Waters’ NYFF58 poster is both a fond tribute and witty parody of the historic festival, poking fun at the long-held stereotypes, valid critiques, and presumed pomp and circumstance of the annual Lincoln Center event. The concept was developed before the current health crisis, in collaboration with and inspired by Waters’ legendary hometown press, Globe Poster. Founded in 1929 in Baltimore, Maryland, Globe Poster delivered eye-catching posters to promote concerts, drag races, circuses, carnivals, and more. Fluorescent colors, bold wood type, and lettering that shook and shimmied defined Globe’s iconic style, attracting clients from James Brown and Marvin Gaye to Tina Turner and the Beach Boys. Waters’ design stands in stark contrast to the current realities of city life and moviegoing with a much-needed sense of humor—there will be no waiting in line amongst intellectuals at this year’s unique festival!
Of the design, John Waters said, “Since none of my films were ever chosen to be in the New York Film Festival, I was thrilled to be asked to design this year’s poster.
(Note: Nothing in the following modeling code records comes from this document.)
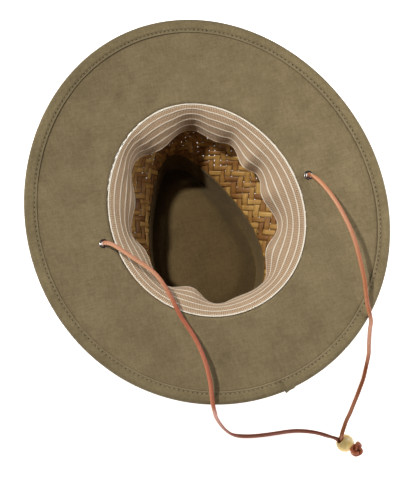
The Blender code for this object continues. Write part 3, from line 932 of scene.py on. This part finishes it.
def straw_finish():
    finish = Finish("split seagrass", 0.5, sheen=0.05)
    strip = finish.node("ShaderNodeAttribute", {"attribute_name": "strip"}, output="Fac")
    pick = finish.node("ShaderNodeTexWhiteNoise", {"noise_dimensions": "1D"}, {"W": strip})
    across = finish.uv("X")
    along = finish.uv("Y")
    stretch = finish.node(
        "ShaderNodeCombineXYZ", None, {"X": across * 7, "Y": along * 0.25, "Z": strip * 3.7}
    )
    streak = finish.noise(1.0, 4.0, vector=stretch)
    patch = finish.node("ShaderNodeCombineXYZ", None, {"X": along * 0.45, "Y": strip * 7.3, "Z": 0.0})
    blotch = finish.noise(1.0, 2.0, vector=patch)
    tone = (pick * 0.5 + blotch * 1.0 + streak * 0.5 - 0.52).clipped()
    stops = (
        (0.0, (0.17, 0.062, 0.014)),
        (0.35, (0.34, 0.155, 0.036)),
        (0.7, (0.60, 0.35, 0.092)),
        (1.0, (0.88, 0.62, 0.24)),
    )
    # Painted shade: each strip is darkened along its two long edges, in the gaps between strips.
    rim = (((across - 0.5).math("ABSOLUTE") - 0.40) * 8).clipped()
    finish.colour(finish.mix(rim * 0.7, finish.ramp(tone, stops), (0.10, 0.035, 0.01)))
    finish.roughness(0.36 + streak * 0.3)
    finish.bump(streak, 0.5, 0.0004)
    return finish


def make_plait(name, swap, finish):
    """One of the sheet's two sets of strips. The weft is the set with its ways swapped."""
    bm = bmesh.new()
    layers = bm.loops.layers.uv.new("UVMap"), bm.faces.layers.float.new("strip")
    turn = STRIP_TURN + (math.pi / 2 if swap else 0)
    along_way = np.array((math.cos(turn), math.sin(turn)))
    across_way = np.array((-math.sin(turn), math.cos(turn)))
    if swap:
        across_way = -across_way
    reach = int(straw_radius / STRIP) + 2
    for k in range(-reach, reach):
        number = k + WEFT_NUMBERS if swap else k
        add_strip(bm, layers, number, along_way, across_way, k + 0.5, swap)
    loose = [vert for vert in bm.verts if not vert.link_faces]
    bmesh.ops.delete(bm, geom=loose, context="VERTS")
    bmesh.ops.dissolve_degenerate(bm, dist=MERGE, edges=bm.edges)
    plait = add_piece(name, bm, finish)
    add_wall(plait, STRIP_THICK, 0)
    plait.modifiers["wall"].use_even_offset = False
    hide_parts("straw_band")


straw_material = straw_finish()
make_plait("straw_warp", False, straw_material)
make_plait("straw_weft", True, straw_material)


# The canvas top of the crown: a skirt lapped over the straw, a rounded ridge and the pinched dent
# that shows from inside as a raised, tear-shaped middle. The lining's rows fill the dent's crease,
# where the ridge's two folds meet.

DENT_LINING = (
    # height, reach, width, egg
    (0.0115, 0.7395, 0.5005, -0.38),
    (0.0123, 0.7240, 0.4860, -0.37),
    (0.0142, 0.6880, 0.4520, -0.36),
    (0.0172, 0.635, 0.400, -0.33),
    (0.0194, 0.585, 0.352, -0.31),
    (0.0207, 0.500, 0.285, -0.30),
    (0.0218, 0.300, 0.165, -0.30),
    (0.0222, 0.000, 0.000, -0.30),
)
DENT_ROWS = 25
SKIRT_ROWS = 16
SIDE_ROWS = 24
LINING_ROWS = 28
CAP_AROUND = 240
CAP_WAVE = 0.0003
SHARP = 0.5
FOLD_WIDTH = 0.0018
FOLD_LAP = 0.0006
FOLD_WAVE = 0.0003
FOLD_ARCH = 0.0004
FOLD_THICK = 0.0005


def dent_spot(height, reach, width, egg, angle):
    x, y = oval(reach * HEAD_LENGTH / 2, width * HEAD_WIDTH / 2, egg, angle)
    return Vector((x, y + OPENING_Y, height))


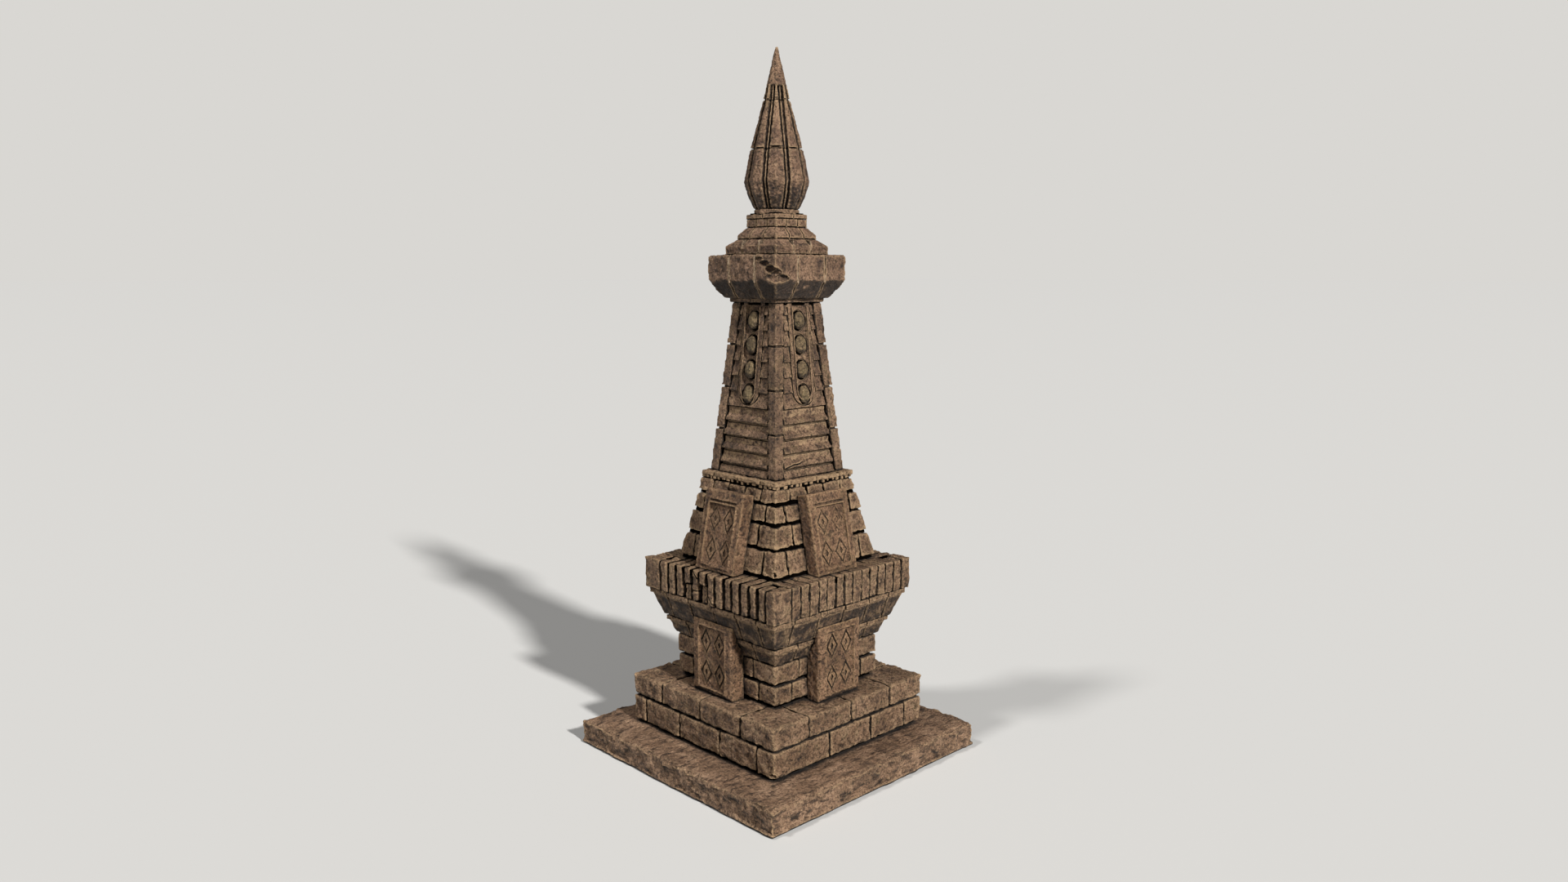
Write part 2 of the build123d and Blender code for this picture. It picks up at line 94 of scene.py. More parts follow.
def add_node(
    tree: Tree, kind: str, settings: dict | None = None, stops: dict[float, str] | None = None, **links
) -> Node:
    """Add a shader node with its settings and what feeds it.

    Args:
        tree: The material's node tree.
        kind: Node type without its Shader prefix.
        settings: Attributes of the node.
        stops: Hex colours of a ramp, at places from 0 to 1.
        links: Inputs by name, with spaces as underscores, or as i and a number. A socket or a node's
            first output is linked, and a value or a hex colour is set.

    Returns:
        The new node.
    """
    node = tree.nodes.new("ShaderNode" + kind)
    for name, value in (settings or {}).items():
        setattr(node, name, value)
    if stops:
        elements = node.color_ramp.elements
        while len(elements) < len(stops):
            elements.new(0.5)
        for element, (place, colour) in zip(elements, sorted(stops.items())):
            element.position = place
            element.color = linear(colour)
    for name, value in links.items():
        key = name.replace("_", " ")
        socket = node.inputs[int(key[1:])] if key[0] == "i" and key[1:].isdigit() else node.inputs[key]
        if isinstance(value, Node):
            value = value.outputs[0]
        if isinstance(value, bpy.types.NodeSocket):
            tree.links.new(value, socket)
        else:
            socket.default_value = linear(value) if isinstance(value, str) else value
    return node


def start_material(name: str) -> tuple[bpy.types.Material, Tree]:
    """Start a material without nodes.

    Args:
        name: The material's name.

    Returns:
        The material and its node tree.
    """
    made = bpy.data.materials.new(name)
    made.use_nodes = True
    made.node_tree.nodes.clear()
    return made, made.node_tree


@dataclass(frozen=True)
class WeatheredStone:
    """Rough sandstone, hewn and long in the open: blotched, pitted, pale along its edges from wear and
    painted highlight, with painted shade in its pits, hollows and joints and on its undersides.
    """

    name: str
    slot: Slot
    pale: str
    middle: str
    deep: str
    # Colour of the pale edges, partly wear and partly painted highlight
    worn: str = "#bb9a74"
    moss: str = "#6b6238"
    moss_share: float = 0.35
    pit_mm: float = 16.0
    pit_depth_mm: float = 5.0
    grain_mm: float = 6.0
    # Grit is drawn this much coarser than life, so that it shows
    grain_drawn: float = 3.4
    wear_and_highlight: float = 0.75
    rim_mm: float = 26.0
    blotch_mm: float = 220.0
    patch_mm: float = 110.0
    # Depths are for the full range of a noise, of which it seldom uses half
    blow_mm: float = 40.0
    blow_depth_mm: float = 80.0
    # Waves that pull the round pits out of shape
    wave_mm: float = 50.0
    wave_depth_mm: float = 30.0
    crevice_shade_mm: float = 60.0
    # Near-black painted shade on undersides
    underside_shade: str = "#1b120b"
    # Near-black painted shade in joints, hollows and the gaps between parts
    crevice_shade: str = "#0e0a07"
    bedding: Sequence[float] = (1.0, 1.0, 1.0)
    roughness: float = 0.68
    specular: float = 0.45

    def build(self) -> bpy.types.Material:
        """Build the stone's nodes.

        Returns:
            The material.
        """
        made, tree = start_material(self.name)
        place = add_node(tree, "TexCoord").outputs["Object"]
        times = {"blend_type": "MULTIPLY"}
        # Blotches a hand or two wide, where the beds of the stone differ
        scale = scale_for(self.blotch_mm)
        blotch = add_node(tree, "TexNoise", Vector=place, Scale=scale, Detail=6.0, Roughness=0.62)
        tones = {0.3: self.deep, 0.46: self.middle, 0.62: self.pale}
        base = add_node(tree, "ValToRGB", stops=tones, Fac=blotch)
        # Grit that shows as dark and pale specks
        scale = scale_for(self.grain_drawn * self.grain_mm)
        grit = add_node(tree, "TexNoise", Vector=place, Scale=scale, Detail=5.0, Roughness=0.75)
        tint = add_node(tree, "ValToRGB", stops={0.36: "#3a3029", 0.47: "#cfc6bc", 0.56: "#ffffff"}, Fac=grit)
        base = add_node(tree, "MixRGB", times, Fac=0.75, Color1=base, Color2=tint)
        # Pits left by the point chisel and opened by frost, their colour darkened as painted shade
        warp = add_node(tree, "TexNoise", Vector=place, Scale=scale_for(self.wave_mm), Detail=3.0)
        reach = (self.wave_depth_mm * MM,) * 3
        operation = {"operation": "MULTIPLY_ADD"}
        bent = add_node(tree, "VectorMath", operation, i0=warp.outputs["Color"], i1=reach, i2=place)
        scale = scale_for(self.pit_mm)
        pits = add_node(tree, "TexVoronoi", {"feature": "SMOOTH_F1"}, Vector=bent, Scale=scale)
        hollow = add_node(tree, "MapRange", Value=pits, i1=0.05, i2=0.5)
        tint = add_node(tree, "ValToRGB", stops={0.0: "#57493c", 0.55: "#ffffff"}, Fac=hollow)
        base = add_node(tree, "MixRGB", times, Fac=0.7, Color1=base, Color2=tint)
        # Hollows between the blows of the chisel, their colour darkened as painted shade
        beds = add_node(tree, "VectorMath", {"operation": "MULTIPLY"}, i0=bent, i1=self.bedding)
        scale = scale_for(self.blow_mm)
        hewn = add_node(tree, "TexNoise", Vector=beds, Scale=scale, Detail=5.0, Roughness=0.62)
        tint = add_node(tree, "ValToRGB", stops={0.36: "#5b4b3e", 0.5: "#ffffff"}, Fac=hewn)
        base = add_node(tree, "MixRGB", times, Fac=0.85, Color1=base, Color2=tint)
        # Patches of thin green-brown growth
        scale = scale_for(self.patch_mm)
        growth = add_node(tree, "TexNoise", Vector=place, Scale=scale, Detail=7.0, Roughness=0.7)
        share = add_node(tree, "MapRange", Value=growth, i1=0.5, i2=0.68, i4=self.moss_share)
        base = add_node(tree, "MixRGB", Fac=share, Color1=base, Color2=self.moss)
        # Painted shade: undersides darkened near black, along a ragged line
        facing = add_node(tree, "SeparateXYZ", Vector=add_node(tree, "NewGeometry").outputs["Normal"])
        ragged = add_node(tree, "MapRange", Value=growth, i1=0.3, i2=0.7, i3=-0.25, i4=0.25)
        under = add_node(tree, "Math", {"operation": "ADD"}, i0=facing.outputs["Z"], i1=ragged)
        share = add_node(tree, "MapRange", Value=under, i1=-0.1, i2=-0.4, i4=0.88)
        base = add_node(tree, "MixRGB", Fac=share, Color1=base, Color2=self.underside_shade)
        normal = {}
        for height, depth_mm, strength in (
            (hewn, self.blow_depth_mm, 1.0), (hollow, self.pit_depth_mm, 1.0), (grit, 2 * self.grain_mm, 0.9),
        ):
            bump = add_node(tree, "Bump", Height=height, Distance=depth_mm * MM, Strength=strength, **normal)
            normal = {"Normal": bump}
        shader = add_node(
            tree, "BsdfPrincipled", Base_Color=self.age(tree, base, grit), Roughness=self.roughness,
            Specular_IOR_Level=self.specular, **normal,
        )
        add_node(tree, "OutputMaterial", Surface=shader)
        return made

    def age(self, tree: Tree, base: Node, grit: Node) -> Node:
        """Pale the edges here and there, partly as wear and partly as painted highlight, and darken joints,
        hollows and the gaps between parts with painted shade.

        Args:
            tree: The material's node tree.
            base: The stone's colour.
            grit: Noise that breaks up the rubbed edges.

        Returns:
            The colour with its pale edges and painted shade.
        """
        # Pale edges: partly wear, partly painted highlight
        local = {"inside": True, "only_local": True, "samples": 4}
        rim = add_node(tree, "AmbientOcclusion", local, Distance=self.rim_mm * MM)
        rub = add_node(tree, "MapRange", Value=grit, i1=0.42, i2=0.6, i3=0.12, i4=-0.1)
        edge = add_node(tree, "Math", {"operation": "ADD"}, i0=rim.outputs["AO"], i1=rub)
        share = add_node(tree, "MapRange", Value=edge, i1=0.88, i2=0.55, i4=self.wear_and_highlight)
        base = add_node(tree, "MixRGB", Fac=share, Color1=base, Color2=self.worn)
        # Painted shade: darker where other surfaces close in, in joints, hollows and between parts
        shut = add_node(tree, "AmbientOcclusion", {"samples": 6}, Distance=self.crevice_shade_mm * MM)
        share = add_node(tree, "MapRange", Value=shut.outputs["AO"], i1=0.8, i2=0.4, i4=0.95)
        return add_node(tree, "MixRGB", Fac=share, Color1=base, Color2=self.crevice_shade)


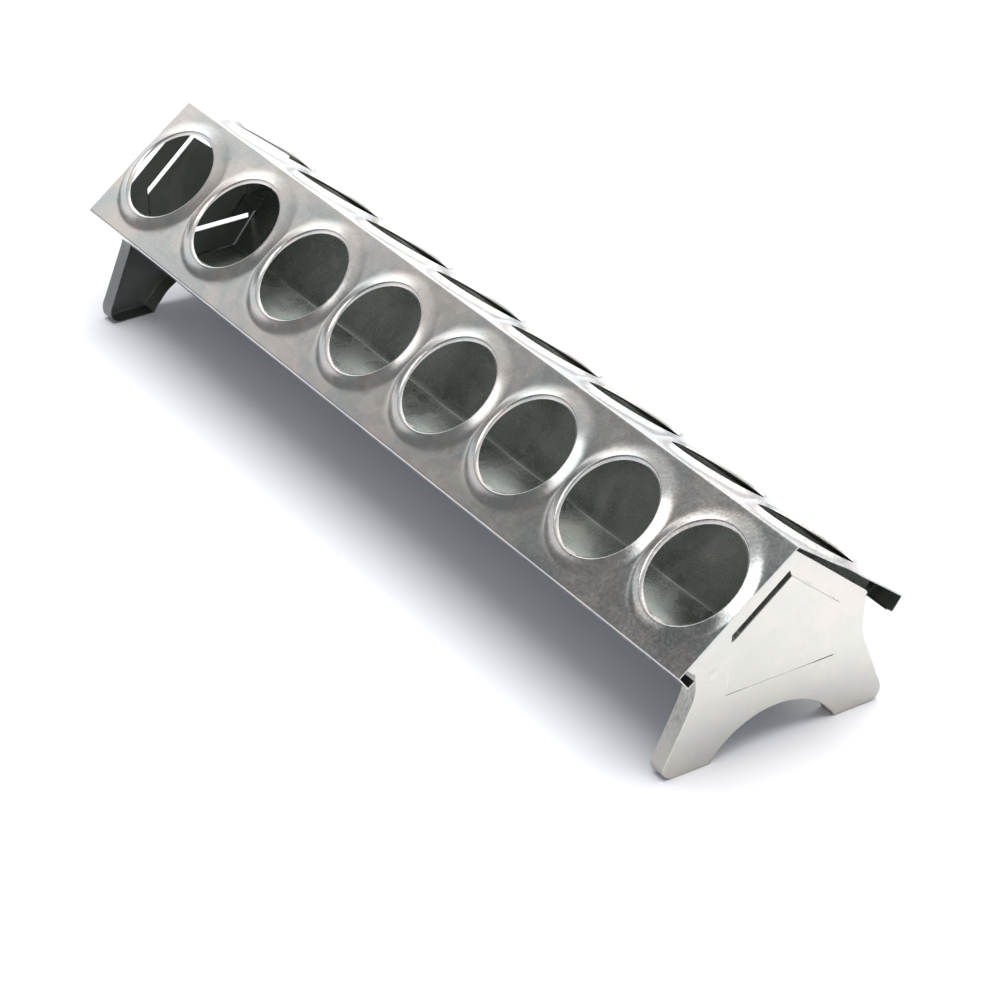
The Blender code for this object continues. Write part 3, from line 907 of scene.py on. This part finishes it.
def galvanised(name, painted_light_and_marks=None):
    """Zinc-coated steel: crystal-like spangle, cloudy patches, rolling streaks along X and fine specks."""
    looks = COATINGS[name]
    material = bpy.data.materials.new(name)
    material.use_nodes = True
    nodes = Nodes(material.node_tree)
    where = nodes.place()
    wander = nodes.node("TexNoise", output="Color", Vector=where, Scale=WANDER_SCALE)
    warped = nodes.vector("ADD", where, nodes.vector("MULTIPLY", wander, (WANDER_REACH,) * 3))
    crystal = nodes.node("TexVoronoi", output="Color", Vector=warped, Scale=CRYSTAL_SCALE)
    crystal = nodes.node("SeparateColor", Color=crystal)
    specks = nodes.noise(where, SPECK_SCALE, detail=4.0, roughness=0.7)
    clouds = nodes.noise(where, CLOUD_SCALE, detail=4.0, roughness=0.6, distortion=0.6)
    bend = nodes.noise(where, BEND_SCALE, detail=2.0)
    streaks = nodes.noise(nodes.place(scale=STREAK_SCALE), 1.0, detail=3.0)
    speck_weight, cloud_weight = looks["pattern"]
    level = (crystal - 0.5) * CRYSTAL_WEIGHT + (specks - 0.5) * speck_weight + (clouds - 0.5) * cloud_weight
    level = level + (streaks - 0.5) * STREAK_WEIGHT
    level = (level * looks["mottle"] + 1.0) * looks["tone"]
    # Painted light and shade, with the cover's spangle, scale the level here
    if painted_light_and_marks:
        level = level * painted_light_and_marks(nodes, where)
    cool, warm = looks["colors"]
    lean = PATCH_LEAN * looks["warm"]
    patches = clouds * (1 - BEND_SHARE) + bend * BEND_SHARE
    patches = patches.step(PATCH_FROM - lean, PATCH_TO - lean)
    shade = nodes.node("CombineColor", Red=level, Green=level, Blue=level)
    rough = (specks - 0.5) * SPECK_ROUGHNESS + (crystal - 0.5) * CRYSTAL_ROUGHNESS
    rough = rough + (clouds - 0.5) * CLOUD_ROUGHNESS + looks["rough"]
    grain = specks * (1 - STREAK_SHARE) + streaks * STREAK_SHARE
    finish_surface(material, {
        "Base Color": nodes.mix(1.0, nodes.mix(patches, cool, warm), shade, "MULTIPLY"),
        "Roughness": rough,
        "Metallic": METALLIC,
        "Normal": nodes.node("Bump", Height=grain, Strength=looks["grain"], Distance=GRAIN_HEIGHT),
    })
    return material


# Studio: floor, ceiling that only reflections see, world, lamp and camera

STAGE_SIZE = 12.0
FLOOR_COLOR = (0.84, 0.85, 0.885)
CEILING_HEIGHT = 1.0
CEILING_COLOR = (1.0, 0.985, 0.97)
CEILING_LIGHT = 0.20
PANEL_LIGHT = 2.3
LEFT_LIGHT = 0.8
RIGHT_LIGHT = 1.0
FILL_COLOR = (0.89, 0.90, 1.0)
FILL_STRENGTH = 0.41
WHITE = (1.0, 1.0, 1.0)
LAMP_PLACE = (0.05, 0.25, 2.2)
LAMP_SIZE = 2.6
LAMP_POWER = 87.0
LAMP_COLOR = (1.0, 0.985, 0.965)
CAMERA_PLACE = (1.30939, -0.89239, 0.96804)
CAMERA_RIGHT = (0.56252028, 0.82654474, 0.01986775)
CAMERA_DOWN = (0.44160741, -0.28005532, -0.85238015)
CAMERA_FORWARD = (-0.69896626, 0.48825486, -0.52254508)
CAMERA_LENS = 140.75
CAMERA_SENSOR = 36.0
CAMERA_SIGHT = 50.0


def stage_plane(name, z, material):
    """A square of the studio, centred under the feeder."""
    half = STAGE_SIZE / 2
    corners = [(-half, -half, z), (half, -half, z), (half, half, z), (-half, half, z)]
    mesh = bpy.data.meshes.new(name)
    mesh.from_pydata(corners, [], [(0, 1, 2, 3)])
    mesh.materials.append(material)
    plane = bpy.data.objects.new(name, mesh)
    bpy.context.scene.collection.objects.link(plane)
    return plane


def floor_material():
    """Plain pale floor."""
    material = bpy.data.materials.new("studio_floor")
    material.use_nodes = True
    finish = {"Base Color": (*FLOOR_COLOR, 1.0), "Roughness": 0.9, "Specular IOR Level": 0.2}
    finish_surface(material, finish)
    return material


def ceiling_material():
    """What polished metal sees overhead: a dim ceiling with soft lights in it.

    Each light is made of smooth steps from one place to another, in metres: a panel on the near slope's
    side, a light that grows in three steps towards the back, one on the left that is weaker far out, and
    one on the right.
    """
    material = bpy.data.materials.new("studio_ceiling")
    nodes = emptied(material)
    where = nodes.node("TexCoord", output="Object")
    x, y = nodes.part(where, 0), nodes.part(where, 1)
    panel = x.step(-0.17, 0.08) * x.step(0.75, 0.45) * y.step(-1.05, -0.75) * y.step(0.10, -0.15)
    back = y.step(-0.62, -0.25) * 0.30 + y.step(-0.25, 0.05) * 0.22 + y.step(0.25, 0.75) * 1.1
    left = x.step(-0.80, -1.80) * (1 - x.step(-2.4, -3.4) * 0.6) * y.step(-1.30, -0.75)
    right = x.step(0.9, 1.5)
    level = panel * PANEL_LIGHT + back + left * LEFT_LIGHT + right * RIGHT_LIGHT + CEILING_LIGHT
    shade = nodes.node("CombineColor", Red=level, Green=level, Blue=level)
    glow = nodes.node("Emission", Color=nodes.mix(1.0, CEILING_COLOR, shade, "MULTIPLY"), Strength=1.0)
    nodes.node("OutputMaterial", Surface=glow)
    return material


def set_world():
    """White to the eye and in reflections, a softer cool fill on everything else."""
    world = bpy.data.worlds.new("studio")
    bpy.context.scene.world = world
    nodes = emptied(world)
    seen = nodes.node("LightPath", output="Is Camera Ray")
    for name in ("Is Glossy Ray", "Is Transmission Ray"):
        seen = seen.math("MAXIMUM", nodes.node("LightPath", output=name))
    fill = nodes.node("Background", Color=(*FILL_COLOR, 1.0), Strength=FILL_STRENGTH)
    white = nodes.node("Background", Color=(*WHITE, 1.0), Strength=1.0)
    both = add_node(nodes.tree, "MixShader", values={0: seen, 1: fill, 2: white})
    nodes.node("OutputWorld", Surface=both)


def soft_lamp(name):
    """A square soft lamp that looks at the feeder's middle and stays out of the metal's reflections."""
    data = bpy.data.lights.new(name, "AREA")
    data.shape = "SQUARE"
    data.size = LAMP_SIZE
    data.energy = LAMP_POWER
    data.color = LAMP_COLOR
    lamp = bpy.data.objects.new(name, data)
    lamp.location = LAMP_PLACE
    lamp.rotation_euler = (-Vector(LAMP_PLACE)).to_track_quat("-Z", "Y").to_euler()
    lamp.visible_glossy = False
    bpy.context.scene.collection.objects.link(lamp)


def set_camera():
    """The photograph's camera, solved from the feeder's own edges."""
    data = bpy.data.cameras.new("camera")
    data.lens = CAMERA_LENS
    data.sensor_width = CAMERA_SENSOR
    data.clip_end = CAMERA_SIGHT
    camera = bpy.data.objects.new("camera", data)
    turn = Matrix((CAMERA_RIGHT, -Vector(CAMERA_DOWN), -Vector(CAMERA_FORWARD))).transposed()
    camera.matrix_world = Matrix.Translation(CAMERA_PLACE) @ turn.to_4x4()
    bpy.context.scene.collection.objects.link(camera)
    bpy.context.scene.camera = camera


def make_pieces():
    """Every shown piece, with its inside's material, its painted light and shade with marks, and the CAD
    node and body it stands for.
    """
    cover = make_cover()
    trough = make_trough()
    near_plate = make_plate("near_end_plate", NEAR_PANEL, 0.0)
    far_plate = make_plate("far_end_plate", FAR_PANEL, math.pi)
    pieces = (
        (cover, "cover_inside", cover_spangle_and_painted_light, "cover", "cover"),
        (trough, "trough_underside", trough_painted_shade, "trough", "base"),
        (near_plate, "near_plate_inside", near_plate_painted_shade, "end_plate_near", "base"),
        (far_plate, "far_plate_inside", None, "end_plate_far", "base"),
    )
    for piece, inside, painted_light_and_marks, node, body in pieces:
        piece.data.materials.append(galvanised(piece.name, painted_light_and_marks))
        piece.data.materials.append(galvanised(inside))
        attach(piece, body)
        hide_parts(node)


make_pieces()
set_camera()
set_world()
stage_plane("studio_floor", 0.0, floor_material())
ceiling = stage_plane("studio_ceiling", CEILING_HEIGHT, ceiling_material())
ceiling.visible_camera = False
ceiling.visible_diffuse = False
ceiling.visible_shadow = False
soft_lamp("top_lamp")
bpy.context.scene.view_settings.view_transform = "Standard"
I always knew I’d get my ass in there somehow! What better way to show my respect and irreverence for this prestigious event than to bring along Globe Poster, Baltimore’s famous press that promoted the best rock-and-roll shows all over America for decades? Trashy? Classic? Maybe it’s all the same in 2020 when we have to reinvent moviegoing itself.”
The color layers of the NYFF58 poster will be silkscreen printed, and the black text and images will be letterpress printed—a signature combination that Globe has used for decades—on Cougar 300lb natural paper. Globe ceased production in 2010, and the Maryland Institute College of Art (MICA) stepped forward to purchase a substantial portion of Globe, including wood type, letterpress cuts and posters. The acquisition by MICA keeps Globe’s legacy alive as a working press, a teaching tool, and source for research.